Given exercise: Of the lines listed below, return exactly those that run from the line containing "Keep writing the" through the line containing "return material", both included.

Object modeling scripts

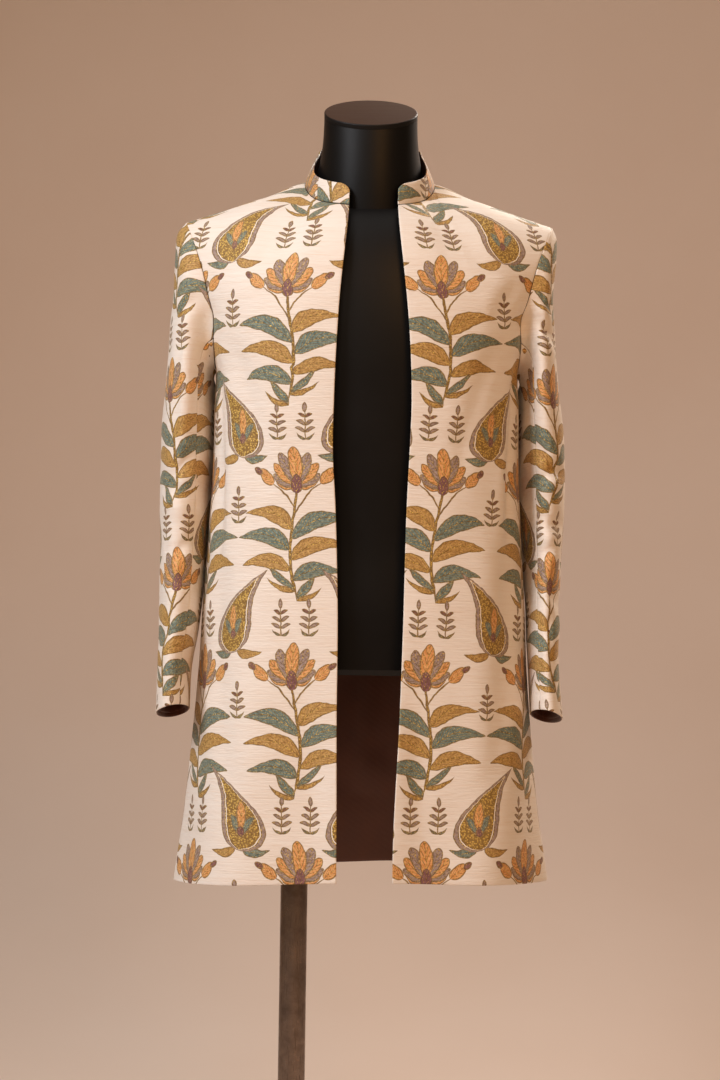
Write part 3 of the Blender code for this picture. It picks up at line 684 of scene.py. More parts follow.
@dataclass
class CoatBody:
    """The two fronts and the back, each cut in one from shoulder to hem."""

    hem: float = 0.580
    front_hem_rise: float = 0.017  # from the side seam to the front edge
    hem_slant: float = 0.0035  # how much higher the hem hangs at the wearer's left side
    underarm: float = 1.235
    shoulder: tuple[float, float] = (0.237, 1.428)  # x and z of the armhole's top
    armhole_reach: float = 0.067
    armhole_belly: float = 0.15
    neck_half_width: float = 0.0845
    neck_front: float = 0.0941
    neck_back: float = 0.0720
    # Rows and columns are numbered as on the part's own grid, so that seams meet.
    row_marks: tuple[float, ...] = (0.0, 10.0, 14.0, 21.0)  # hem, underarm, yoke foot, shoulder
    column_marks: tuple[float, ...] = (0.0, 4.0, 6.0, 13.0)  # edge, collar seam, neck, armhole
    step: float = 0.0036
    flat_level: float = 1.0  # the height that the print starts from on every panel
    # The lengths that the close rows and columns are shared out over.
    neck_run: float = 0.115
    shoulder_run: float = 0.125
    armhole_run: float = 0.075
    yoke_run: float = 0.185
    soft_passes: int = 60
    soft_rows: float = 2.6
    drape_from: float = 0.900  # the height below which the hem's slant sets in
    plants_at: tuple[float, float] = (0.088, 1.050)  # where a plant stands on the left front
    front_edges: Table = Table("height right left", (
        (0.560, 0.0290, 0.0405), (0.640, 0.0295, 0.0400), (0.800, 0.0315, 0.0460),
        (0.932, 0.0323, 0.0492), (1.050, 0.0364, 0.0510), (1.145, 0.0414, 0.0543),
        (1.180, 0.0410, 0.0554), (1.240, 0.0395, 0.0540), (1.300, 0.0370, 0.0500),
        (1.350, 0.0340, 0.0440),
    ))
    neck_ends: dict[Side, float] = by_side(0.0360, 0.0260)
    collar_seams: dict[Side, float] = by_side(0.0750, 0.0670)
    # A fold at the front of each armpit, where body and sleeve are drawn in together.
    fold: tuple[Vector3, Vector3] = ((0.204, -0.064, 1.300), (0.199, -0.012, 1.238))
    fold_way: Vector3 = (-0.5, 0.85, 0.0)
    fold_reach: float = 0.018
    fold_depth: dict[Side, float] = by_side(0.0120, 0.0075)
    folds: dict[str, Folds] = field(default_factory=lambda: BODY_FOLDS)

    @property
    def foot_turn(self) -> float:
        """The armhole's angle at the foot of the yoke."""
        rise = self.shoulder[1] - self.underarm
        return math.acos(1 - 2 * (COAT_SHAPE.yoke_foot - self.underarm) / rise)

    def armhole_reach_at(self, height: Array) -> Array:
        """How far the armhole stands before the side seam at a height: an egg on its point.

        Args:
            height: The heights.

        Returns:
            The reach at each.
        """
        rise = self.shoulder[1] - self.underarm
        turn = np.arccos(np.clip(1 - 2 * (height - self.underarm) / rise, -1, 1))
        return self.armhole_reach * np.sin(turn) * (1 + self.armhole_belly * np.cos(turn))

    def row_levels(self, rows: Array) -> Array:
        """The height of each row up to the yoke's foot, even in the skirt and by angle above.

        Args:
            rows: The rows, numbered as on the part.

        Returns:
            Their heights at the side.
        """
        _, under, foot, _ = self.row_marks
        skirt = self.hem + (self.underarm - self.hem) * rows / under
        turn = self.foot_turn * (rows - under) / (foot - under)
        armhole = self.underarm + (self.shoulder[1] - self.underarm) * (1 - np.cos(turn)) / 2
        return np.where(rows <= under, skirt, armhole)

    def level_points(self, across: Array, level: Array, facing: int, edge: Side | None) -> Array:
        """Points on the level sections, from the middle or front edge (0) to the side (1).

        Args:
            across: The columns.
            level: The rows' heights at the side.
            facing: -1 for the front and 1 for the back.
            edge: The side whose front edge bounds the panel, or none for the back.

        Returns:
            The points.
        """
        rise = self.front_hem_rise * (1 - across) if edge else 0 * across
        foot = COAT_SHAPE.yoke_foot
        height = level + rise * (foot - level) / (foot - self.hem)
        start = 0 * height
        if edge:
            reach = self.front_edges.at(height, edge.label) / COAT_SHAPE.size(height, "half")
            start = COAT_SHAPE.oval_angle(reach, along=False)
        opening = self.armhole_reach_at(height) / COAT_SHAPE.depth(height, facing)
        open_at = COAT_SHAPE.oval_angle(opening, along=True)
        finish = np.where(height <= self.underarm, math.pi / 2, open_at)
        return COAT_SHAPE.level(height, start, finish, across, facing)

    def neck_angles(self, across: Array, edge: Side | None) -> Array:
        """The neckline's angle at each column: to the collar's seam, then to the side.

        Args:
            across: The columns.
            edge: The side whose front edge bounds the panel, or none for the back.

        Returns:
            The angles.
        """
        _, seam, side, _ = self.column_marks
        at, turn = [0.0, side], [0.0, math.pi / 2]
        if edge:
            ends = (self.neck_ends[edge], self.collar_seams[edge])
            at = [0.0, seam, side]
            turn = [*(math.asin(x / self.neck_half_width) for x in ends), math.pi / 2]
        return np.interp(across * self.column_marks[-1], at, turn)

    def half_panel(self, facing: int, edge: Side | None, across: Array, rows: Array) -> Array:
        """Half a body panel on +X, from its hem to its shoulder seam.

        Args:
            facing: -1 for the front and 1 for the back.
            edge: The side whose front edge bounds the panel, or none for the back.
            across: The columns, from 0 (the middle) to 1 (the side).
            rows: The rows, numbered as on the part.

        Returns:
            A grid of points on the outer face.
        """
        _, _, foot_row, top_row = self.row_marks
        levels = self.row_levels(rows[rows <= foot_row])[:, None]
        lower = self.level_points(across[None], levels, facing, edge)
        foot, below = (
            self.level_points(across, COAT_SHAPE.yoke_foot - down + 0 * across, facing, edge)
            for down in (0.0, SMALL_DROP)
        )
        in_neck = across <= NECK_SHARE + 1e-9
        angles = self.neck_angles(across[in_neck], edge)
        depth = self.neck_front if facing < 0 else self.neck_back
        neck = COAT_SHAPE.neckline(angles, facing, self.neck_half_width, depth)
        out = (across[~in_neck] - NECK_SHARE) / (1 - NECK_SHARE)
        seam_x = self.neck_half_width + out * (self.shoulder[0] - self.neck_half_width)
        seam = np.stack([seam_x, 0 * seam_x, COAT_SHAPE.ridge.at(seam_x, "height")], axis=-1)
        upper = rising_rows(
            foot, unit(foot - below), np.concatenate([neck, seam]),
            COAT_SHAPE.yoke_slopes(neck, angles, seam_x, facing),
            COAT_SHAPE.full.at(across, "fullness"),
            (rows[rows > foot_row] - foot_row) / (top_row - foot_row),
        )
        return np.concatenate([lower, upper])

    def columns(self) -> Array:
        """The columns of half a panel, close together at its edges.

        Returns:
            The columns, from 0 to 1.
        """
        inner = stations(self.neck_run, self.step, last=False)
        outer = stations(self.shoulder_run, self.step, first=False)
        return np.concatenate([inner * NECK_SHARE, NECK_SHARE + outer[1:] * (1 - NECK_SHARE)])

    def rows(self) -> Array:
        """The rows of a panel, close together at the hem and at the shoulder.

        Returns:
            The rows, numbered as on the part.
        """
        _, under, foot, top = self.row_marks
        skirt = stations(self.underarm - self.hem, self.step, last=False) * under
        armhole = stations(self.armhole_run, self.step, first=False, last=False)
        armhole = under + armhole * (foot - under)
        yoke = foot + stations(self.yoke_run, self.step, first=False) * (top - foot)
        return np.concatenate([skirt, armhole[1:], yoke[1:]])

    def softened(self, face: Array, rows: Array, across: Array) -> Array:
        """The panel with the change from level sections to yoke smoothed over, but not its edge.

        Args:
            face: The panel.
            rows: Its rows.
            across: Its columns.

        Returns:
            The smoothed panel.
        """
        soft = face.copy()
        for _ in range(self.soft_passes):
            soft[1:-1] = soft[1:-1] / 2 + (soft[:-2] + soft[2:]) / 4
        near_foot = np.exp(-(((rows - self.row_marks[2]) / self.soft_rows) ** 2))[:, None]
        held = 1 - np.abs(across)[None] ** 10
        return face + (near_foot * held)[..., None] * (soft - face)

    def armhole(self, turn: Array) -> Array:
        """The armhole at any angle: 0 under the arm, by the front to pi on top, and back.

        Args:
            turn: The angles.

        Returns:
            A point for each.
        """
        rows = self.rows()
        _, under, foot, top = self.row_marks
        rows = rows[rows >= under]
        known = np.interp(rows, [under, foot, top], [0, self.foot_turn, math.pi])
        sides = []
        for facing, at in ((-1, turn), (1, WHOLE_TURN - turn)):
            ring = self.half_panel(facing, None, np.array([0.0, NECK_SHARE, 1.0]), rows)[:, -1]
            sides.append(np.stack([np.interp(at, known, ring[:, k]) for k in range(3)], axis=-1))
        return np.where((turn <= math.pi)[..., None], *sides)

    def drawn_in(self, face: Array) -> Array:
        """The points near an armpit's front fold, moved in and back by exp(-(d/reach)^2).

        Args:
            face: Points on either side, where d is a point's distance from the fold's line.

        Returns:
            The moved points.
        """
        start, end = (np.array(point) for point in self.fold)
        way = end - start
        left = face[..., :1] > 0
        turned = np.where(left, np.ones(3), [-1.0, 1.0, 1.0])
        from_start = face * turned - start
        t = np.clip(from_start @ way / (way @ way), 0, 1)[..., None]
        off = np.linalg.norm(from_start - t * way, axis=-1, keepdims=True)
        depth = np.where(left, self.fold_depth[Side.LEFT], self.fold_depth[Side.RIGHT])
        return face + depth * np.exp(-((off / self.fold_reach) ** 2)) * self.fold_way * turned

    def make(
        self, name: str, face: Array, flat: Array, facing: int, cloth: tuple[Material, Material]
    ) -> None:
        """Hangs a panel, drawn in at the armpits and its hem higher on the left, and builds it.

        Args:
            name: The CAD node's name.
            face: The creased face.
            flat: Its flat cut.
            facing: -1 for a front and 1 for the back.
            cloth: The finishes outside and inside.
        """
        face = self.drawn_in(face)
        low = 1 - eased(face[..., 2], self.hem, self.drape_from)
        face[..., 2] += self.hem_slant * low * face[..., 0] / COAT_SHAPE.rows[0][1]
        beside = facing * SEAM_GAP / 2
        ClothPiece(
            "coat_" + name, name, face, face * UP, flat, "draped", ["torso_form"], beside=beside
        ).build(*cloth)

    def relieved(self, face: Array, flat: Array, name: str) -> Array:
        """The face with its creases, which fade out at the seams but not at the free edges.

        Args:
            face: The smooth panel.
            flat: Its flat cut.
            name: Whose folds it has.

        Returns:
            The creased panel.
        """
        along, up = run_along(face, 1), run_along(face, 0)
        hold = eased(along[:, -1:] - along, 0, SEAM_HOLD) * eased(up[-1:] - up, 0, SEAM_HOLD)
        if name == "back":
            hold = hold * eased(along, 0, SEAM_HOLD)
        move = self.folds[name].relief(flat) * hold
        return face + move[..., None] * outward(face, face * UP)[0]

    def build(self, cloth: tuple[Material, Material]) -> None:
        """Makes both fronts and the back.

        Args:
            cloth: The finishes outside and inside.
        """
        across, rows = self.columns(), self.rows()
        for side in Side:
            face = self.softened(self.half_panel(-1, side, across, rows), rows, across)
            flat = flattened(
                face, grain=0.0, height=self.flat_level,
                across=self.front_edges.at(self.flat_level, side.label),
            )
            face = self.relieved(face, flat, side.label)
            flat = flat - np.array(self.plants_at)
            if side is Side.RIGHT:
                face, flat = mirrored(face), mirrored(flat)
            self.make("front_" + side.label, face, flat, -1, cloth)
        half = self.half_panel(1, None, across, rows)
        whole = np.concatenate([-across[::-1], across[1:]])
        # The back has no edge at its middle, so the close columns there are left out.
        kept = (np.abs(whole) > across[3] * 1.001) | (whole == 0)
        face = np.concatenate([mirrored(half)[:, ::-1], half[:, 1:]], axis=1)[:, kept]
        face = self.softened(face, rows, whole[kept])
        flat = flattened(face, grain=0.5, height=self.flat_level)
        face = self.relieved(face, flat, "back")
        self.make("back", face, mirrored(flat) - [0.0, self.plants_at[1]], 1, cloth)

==

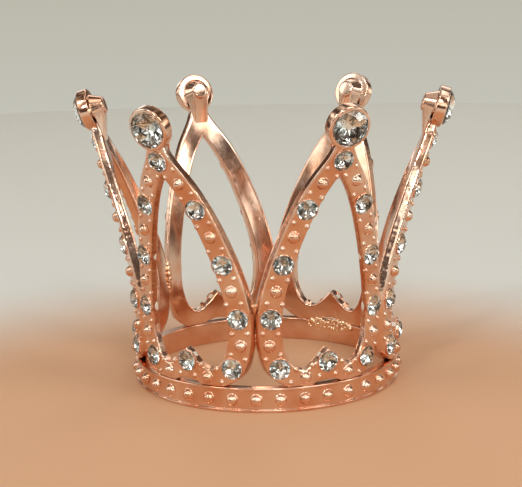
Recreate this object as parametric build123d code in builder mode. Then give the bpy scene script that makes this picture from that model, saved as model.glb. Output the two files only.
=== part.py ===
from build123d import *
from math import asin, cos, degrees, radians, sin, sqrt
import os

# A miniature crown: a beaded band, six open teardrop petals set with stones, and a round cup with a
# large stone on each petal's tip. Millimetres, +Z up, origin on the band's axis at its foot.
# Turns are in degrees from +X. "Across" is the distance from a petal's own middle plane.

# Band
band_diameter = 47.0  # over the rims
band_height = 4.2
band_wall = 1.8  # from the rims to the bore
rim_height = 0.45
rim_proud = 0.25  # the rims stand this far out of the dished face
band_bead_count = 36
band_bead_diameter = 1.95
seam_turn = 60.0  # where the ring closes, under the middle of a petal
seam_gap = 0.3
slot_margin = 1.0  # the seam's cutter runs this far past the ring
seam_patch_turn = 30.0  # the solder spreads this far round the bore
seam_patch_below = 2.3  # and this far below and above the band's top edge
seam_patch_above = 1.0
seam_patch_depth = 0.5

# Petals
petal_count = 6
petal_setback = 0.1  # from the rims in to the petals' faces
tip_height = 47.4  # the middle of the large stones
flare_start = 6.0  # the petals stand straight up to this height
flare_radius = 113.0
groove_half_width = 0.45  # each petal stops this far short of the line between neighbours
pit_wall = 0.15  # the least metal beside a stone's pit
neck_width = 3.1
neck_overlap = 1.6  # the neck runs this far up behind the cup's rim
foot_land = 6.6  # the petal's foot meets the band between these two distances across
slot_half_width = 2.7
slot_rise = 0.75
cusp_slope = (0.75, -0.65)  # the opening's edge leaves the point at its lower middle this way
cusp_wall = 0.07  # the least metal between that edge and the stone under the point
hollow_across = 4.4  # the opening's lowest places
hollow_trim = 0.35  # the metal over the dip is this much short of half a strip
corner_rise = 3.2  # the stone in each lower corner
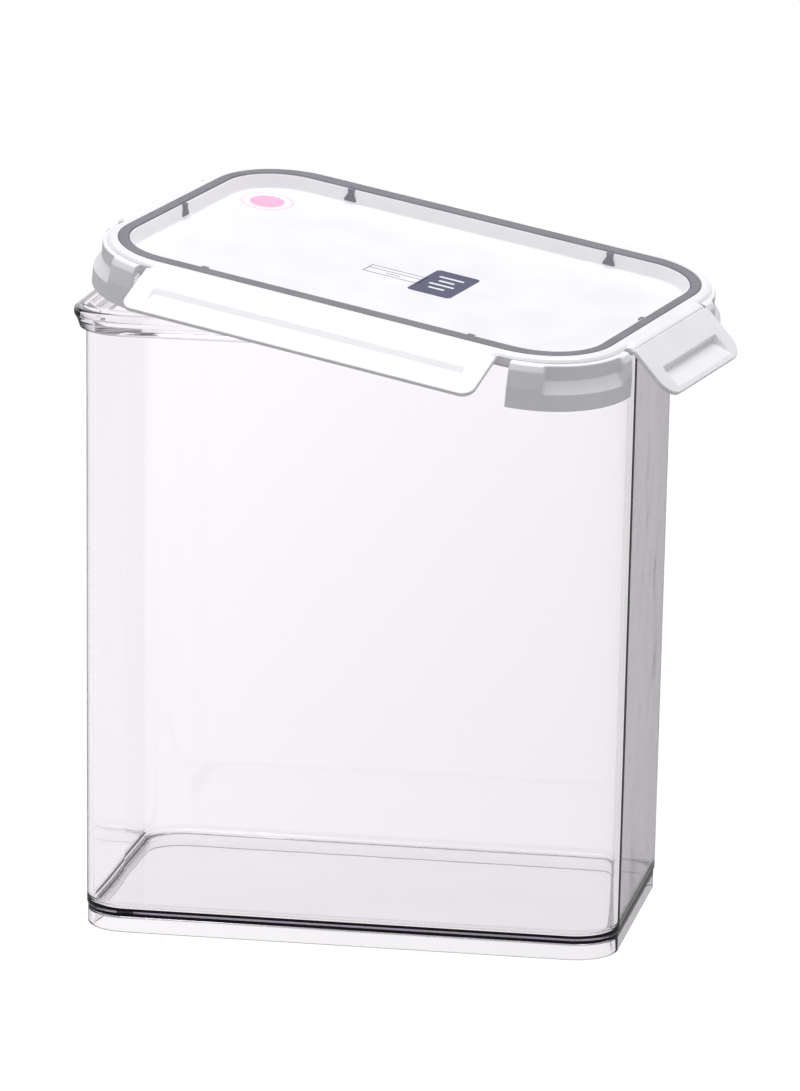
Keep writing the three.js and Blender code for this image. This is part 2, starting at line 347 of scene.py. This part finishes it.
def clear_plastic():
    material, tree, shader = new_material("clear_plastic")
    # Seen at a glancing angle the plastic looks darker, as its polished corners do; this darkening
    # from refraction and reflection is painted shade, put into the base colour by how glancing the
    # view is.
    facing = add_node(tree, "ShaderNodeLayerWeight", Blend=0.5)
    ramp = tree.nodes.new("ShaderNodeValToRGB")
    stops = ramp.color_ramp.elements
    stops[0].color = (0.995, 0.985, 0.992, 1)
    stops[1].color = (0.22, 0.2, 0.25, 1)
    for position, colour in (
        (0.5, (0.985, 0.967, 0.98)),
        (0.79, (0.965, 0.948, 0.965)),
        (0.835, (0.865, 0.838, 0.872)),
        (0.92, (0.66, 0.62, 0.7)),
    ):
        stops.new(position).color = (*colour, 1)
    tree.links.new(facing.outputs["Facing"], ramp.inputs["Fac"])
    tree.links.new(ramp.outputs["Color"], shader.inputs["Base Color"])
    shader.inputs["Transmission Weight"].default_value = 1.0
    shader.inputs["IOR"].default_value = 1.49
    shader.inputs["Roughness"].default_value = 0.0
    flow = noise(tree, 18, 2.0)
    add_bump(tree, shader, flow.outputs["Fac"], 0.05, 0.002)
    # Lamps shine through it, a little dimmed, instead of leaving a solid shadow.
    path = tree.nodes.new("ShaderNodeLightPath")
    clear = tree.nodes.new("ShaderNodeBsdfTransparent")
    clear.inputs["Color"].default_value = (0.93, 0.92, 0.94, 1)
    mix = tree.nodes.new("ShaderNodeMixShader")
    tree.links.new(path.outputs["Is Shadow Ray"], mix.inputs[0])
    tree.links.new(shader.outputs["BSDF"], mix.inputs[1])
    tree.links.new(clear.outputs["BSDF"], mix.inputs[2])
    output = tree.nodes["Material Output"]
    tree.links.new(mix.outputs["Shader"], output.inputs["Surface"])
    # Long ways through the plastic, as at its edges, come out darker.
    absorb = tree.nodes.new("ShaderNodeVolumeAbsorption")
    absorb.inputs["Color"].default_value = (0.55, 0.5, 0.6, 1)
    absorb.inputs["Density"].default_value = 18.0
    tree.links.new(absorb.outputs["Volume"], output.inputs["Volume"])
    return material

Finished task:
Keep writing the three.js and Blender code for this image. This is part 2, starting at line 347 of scene.py. This part finishes it.
def clear_plastic():
    material, tree, shader = new_material("clear_plastic")
    # Seen at a glancing angle the plastic looks darker, as its polished corners do; this darkening
    # from refraction and reflection is painted shade, put into the base colour by how glancing the
    # view is.
    facing = add_node(tree, "ShaderNodeLayerWeight", Blend=0.5)
    ramp = tree.nodes.new("ShaderNodeValToRGB")
    stops = ramp.color_ramp.elements
    stops[0].color = (0.995, 0.985, 0.992, 1)
    stops[1].color = (0.22, 0.2, 0.25, 1)
    for position, colour in (
        (0.5, (0.985, 0.967, 0.98)),
        (0.79, (0.965, 0.948, 0.965)),
        (0.835, (0.865, 0.838, 0.872)),
        (0.92, (0.66, 0.62, 0.7)),
    ):
        stops.new(position).color = (*colour, 1)
    tree.links.new(facing.outputs["Facing"], ramp.inputs["Fac"])
    tree.links.new(ramp.outputs["Color"], shader.inputs["Base Color"])
    shader.inputs["Transmission Weight"].default_value = 1.0
    shader.inputs["IOR"].default_value = 1.49
    shader.inputs["Roughness"].default_value = 0.0
    flow = noise(tree, 18, 2.0)
    add_bump(tree, shader, flow.outputs["Fac"], 0.05, 0.002)
    # Lamps shine through it, a little dimmed, instead of leaving a solid shadow.
    path = tree.nodes.new("ShaderNodeLightPath")
    clear = tree.nodes.new("ShaderNodeBsdfTransparent")
    clear.inputs["Color"].default_value = (0.93, 0.92, 0.94, 1)
    mix = tree.nodes.new("ShaderNodeMixShader")
    tree.links.new(path.outputs["Is Shadow Ray"], mix.inputs[0])
    tree.links.new(shader.outputs["BSDF"], mix.inputs[1])
    tree.links.new(clear.outputs["BSDF"], mix.inputs[2])
    output = tree.nodes["Material Output"]
    tree.links.new(mix.outputs["Shader"], output.inputs["Surface"])
    # Long ways through the plastic, as at its edges, come out darker.
    absorb = tree.nodes.new("ShaderNodeVolumeAbsorption")
    absorb.inputs["Color"].default_value = (0.55, 0.5, 0.6, 1)
    absorb.inputs["Density"].default_value = 18.0
    tree.links.new(absorb.outputs["Volume"], output.inputs["Volume"])
    return material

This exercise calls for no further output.